[EXERCISE DIRECTIONS]: Reproduce the section of the listing that begins at the line containing "return on_head(on_pump(wire, start))" and finishes at the line containing "obj.matrix_world = world". Include both end lines and nothing beyond them.

--- Start PROVIDED DATA ---

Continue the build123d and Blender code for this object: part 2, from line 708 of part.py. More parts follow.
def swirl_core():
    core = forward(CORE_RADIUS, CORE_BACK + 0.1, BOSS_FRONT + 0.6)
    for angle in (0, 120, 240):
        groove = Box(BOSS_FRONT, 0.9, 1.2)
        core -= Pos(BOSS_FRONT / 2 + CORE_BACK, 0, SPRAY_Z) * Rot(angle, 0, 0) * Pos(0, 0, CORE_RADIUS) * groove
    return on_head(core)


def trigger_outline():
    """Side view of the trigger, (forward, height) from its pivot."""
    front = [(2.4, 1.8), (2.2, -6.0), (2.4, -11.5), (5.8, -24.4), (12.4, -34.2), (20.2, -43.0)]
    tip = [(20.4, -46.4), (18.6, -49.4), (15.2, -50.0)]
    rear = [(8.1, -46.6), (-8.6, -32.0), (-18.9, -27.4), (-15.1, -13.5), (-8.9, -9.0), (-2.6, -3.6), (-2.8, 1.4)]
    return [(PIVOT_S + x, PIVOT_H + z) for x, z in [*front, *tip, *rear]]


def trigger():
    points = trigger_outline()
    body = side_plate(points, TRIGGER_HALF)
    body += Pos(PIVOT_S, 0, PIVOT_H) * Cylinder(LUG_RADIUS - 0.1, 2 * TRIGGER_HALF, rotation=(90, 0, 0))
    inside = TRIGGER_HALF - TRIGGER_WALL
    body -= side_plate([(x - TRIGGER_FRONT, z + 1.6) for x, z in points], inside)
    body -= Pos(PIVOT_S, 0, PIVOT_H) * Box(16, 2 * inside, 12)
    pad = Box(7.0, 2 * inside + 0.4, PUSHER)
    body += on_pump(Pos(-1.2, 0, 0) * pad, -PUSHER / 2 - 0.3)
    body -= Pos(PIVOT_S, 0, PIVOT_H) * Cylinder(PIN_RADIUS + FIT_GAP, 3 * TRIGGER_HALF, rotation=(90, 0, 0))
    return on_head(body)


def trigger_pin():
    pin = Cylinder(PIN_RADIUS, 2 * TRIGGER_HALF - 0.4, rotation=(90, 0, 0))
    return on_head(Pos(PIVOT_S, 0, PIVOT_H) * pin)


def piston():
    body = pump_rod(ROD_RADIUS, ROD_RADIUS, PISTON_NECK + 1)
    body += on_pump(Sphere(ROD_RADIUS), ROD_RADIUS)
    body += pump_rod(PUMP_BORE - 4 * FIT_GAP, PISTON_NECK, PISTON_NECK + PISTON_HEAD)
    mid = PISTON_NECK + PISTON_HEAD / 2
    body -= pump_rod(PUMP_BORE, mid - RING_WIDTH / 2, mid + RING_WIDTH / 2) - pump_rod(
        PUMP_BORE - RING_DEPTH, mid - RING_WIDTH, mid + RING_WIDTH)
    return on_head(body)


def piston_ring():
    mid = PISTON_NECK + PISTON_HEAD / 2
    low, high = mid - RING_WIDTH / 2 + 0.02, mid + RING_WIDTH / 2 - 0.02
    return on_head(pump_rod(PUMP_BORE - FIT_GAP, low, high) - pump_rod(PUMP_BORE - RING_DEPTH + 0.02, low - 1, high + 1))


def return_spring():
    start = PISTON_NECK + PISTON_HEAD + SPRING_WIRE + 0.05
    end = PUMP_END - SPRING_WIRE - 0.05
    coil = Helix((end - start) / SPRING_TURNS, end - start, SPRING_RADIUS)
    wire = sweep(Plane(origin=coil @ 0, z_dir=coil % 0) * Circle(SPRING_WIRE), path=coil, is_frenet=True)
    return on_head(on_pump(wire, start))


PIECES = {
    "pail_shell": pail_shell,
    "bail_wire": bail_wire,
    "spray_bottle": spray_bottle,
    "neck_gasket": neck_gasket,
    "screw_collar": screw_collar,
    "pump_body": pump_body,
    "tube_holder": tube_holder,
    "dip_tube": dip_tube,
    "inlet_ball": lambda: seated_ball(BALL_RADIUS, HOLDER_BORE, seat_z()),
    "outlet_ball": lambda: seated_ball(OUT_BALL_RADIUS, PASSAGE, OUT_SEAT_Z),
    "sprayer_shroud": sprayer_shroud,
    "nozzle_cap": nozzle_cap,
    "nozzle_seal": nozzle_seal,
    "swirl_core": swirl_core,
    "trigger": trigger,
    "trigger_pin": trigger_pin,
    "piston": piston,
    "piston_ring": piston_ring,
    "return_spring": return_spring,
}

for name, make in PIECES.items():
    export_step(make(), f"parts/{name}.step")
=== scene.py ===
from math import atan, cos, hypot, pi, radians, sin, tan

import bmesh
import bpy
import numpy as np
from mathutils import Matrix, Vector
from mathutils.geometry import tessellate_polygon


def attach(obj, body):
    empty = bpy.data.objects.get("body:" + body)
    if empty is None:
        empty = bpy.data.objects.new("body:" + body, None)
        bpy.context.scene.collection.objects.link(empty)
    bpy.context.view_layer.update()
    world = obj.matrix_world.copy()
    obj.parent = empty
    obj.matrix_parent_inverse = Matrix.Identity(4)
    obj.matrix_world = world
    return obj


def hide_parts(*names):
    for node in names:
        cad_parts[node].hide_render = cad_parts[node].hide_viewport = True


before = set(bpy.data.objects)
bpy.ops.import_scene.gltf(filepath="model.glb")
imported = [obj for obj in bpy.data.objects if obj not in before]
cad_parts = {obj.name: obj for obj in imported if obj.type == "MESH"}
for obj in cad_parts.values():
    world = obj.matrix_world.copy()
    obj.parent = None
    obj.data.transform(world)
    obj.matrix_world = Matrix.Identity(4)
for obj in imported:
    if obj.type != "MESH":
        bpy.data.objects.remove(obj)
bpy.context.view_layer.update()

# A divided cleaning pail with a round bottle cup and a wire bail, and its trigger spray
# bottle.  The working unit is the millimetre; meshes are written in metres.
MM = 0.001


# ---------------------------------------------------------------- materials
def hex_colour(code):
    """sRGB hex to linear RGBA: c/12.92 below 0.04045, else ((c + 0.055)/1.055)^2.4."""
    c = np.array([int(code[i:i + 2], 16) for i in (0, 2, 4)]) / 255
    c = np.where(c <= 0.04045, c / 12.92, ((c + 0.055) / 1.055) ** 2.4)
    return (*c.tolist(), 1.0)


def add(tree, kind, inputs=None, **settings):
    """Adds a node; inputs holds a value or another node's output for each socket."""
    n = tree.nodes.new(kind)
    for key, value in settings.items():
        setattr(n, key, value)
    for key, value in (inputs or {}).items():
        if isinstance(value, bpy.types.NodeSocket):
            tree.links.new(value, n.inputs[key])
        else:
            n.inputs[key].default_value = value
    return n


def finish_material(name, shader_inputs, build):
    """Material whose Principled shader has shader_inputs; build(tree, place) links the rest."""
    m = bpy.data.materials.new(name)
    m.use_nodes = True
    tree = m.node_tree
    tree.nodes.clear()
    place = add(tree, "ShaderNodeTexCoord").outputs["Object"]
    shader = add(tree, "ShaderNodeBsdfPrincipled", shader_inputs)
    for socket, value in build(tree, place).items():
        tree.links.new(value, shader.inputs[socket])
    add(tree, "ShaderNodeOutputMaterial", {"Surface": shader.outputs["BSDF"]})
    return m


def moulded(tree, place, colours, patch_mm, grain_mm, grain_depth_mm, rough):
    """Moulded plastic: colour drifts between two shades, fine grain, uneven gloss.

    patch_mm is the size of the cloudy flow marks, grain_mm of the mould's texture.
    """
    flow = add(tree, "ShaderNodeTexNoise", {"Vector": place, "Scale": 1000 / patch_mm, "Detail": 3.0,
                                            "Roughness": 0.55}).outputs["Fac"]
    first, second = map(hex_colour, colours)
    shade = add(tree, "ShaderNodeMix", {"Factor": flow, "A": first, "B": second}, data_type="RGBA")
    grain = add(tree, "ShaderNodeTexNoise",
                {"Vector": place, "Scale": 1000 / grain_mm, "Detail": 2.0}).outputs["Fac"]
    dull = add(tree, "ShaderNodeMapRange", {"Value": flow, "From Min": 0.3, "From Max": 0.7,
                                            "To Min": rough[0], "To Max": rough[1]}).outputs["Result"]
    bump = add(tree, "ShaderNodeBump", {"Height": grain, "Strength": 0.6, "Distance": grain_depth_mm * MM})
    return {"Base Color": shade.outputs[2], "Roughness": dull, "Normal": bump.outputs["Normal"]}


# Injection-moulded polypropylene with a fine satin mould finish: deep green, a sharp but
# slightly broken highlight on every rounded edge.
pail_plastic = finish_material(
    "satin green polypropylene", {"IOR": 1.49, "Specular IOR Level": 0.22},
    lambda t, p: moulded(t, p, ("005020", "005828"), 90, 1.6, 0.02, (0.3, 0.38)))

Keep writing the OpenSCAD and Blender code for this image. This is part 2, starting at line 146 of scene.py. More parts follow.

--- End PROVIDED DATA ---

[TASK RESPONSE]:
    return on_head(on_pump(wire, start))


PIECES = {
    "pail_shell": pail_shell,
    "bail_wire": bail_wire,
    "spray_bottle": spray_bottle,
    "neck_gasket": neck_gasket,
    "screw_collar": screw_collar,
    "pump_body": pump_body,
    "tube_holder": tube_holder,
    "dip_tube": dip_tube,
    "inlet_ball": lambda: seated_ball(BALL_RADIUS, HOLDER_BORE, seat_z()),
    "outlet_ball": lambda: seated_ball(OUT_BALL_RADIUS, PASSAGE, OUT_SEAT_Z),
    "sprayer_shroud": sprayer_shroud,
    "nozzle_cap": nozzle_cap,
    "nozzle_seal": nozzle_seal,
    "swirl_core": swirl_core,
    "trigger": trigger,
    "trigger_pin": trigger_pin,
    "piston": piston,
    "piston_ring": piston_ring,
    "return_spring": return_spring,
}

for name, make in PIECES.items():
    export_step(make(), f"parts/{name}.step")
=== scene.py ===
from math import atan, cos, hypot, pi, radians, sin, tan

import bmesh
import bpy
import numpy as np
from mathutils import Matrix, Vector
from mathutils.geometry import tessellate_polygon


def attach(obj, body):
    empty = bpy.data.objects.get("body:" + body)
    if empty is None:
        empty = bpy.data.objects.new("body:" + body, None)
        bpy.context.scene.collection.objects.link(empty)
    bpy.context.view_layer.update()
    world = obj.matrix_world.copy()
    obj.parent = empty
    obj.matrix_parent_inverse = Matrix.Identity(4)
    obj.matrix_world = world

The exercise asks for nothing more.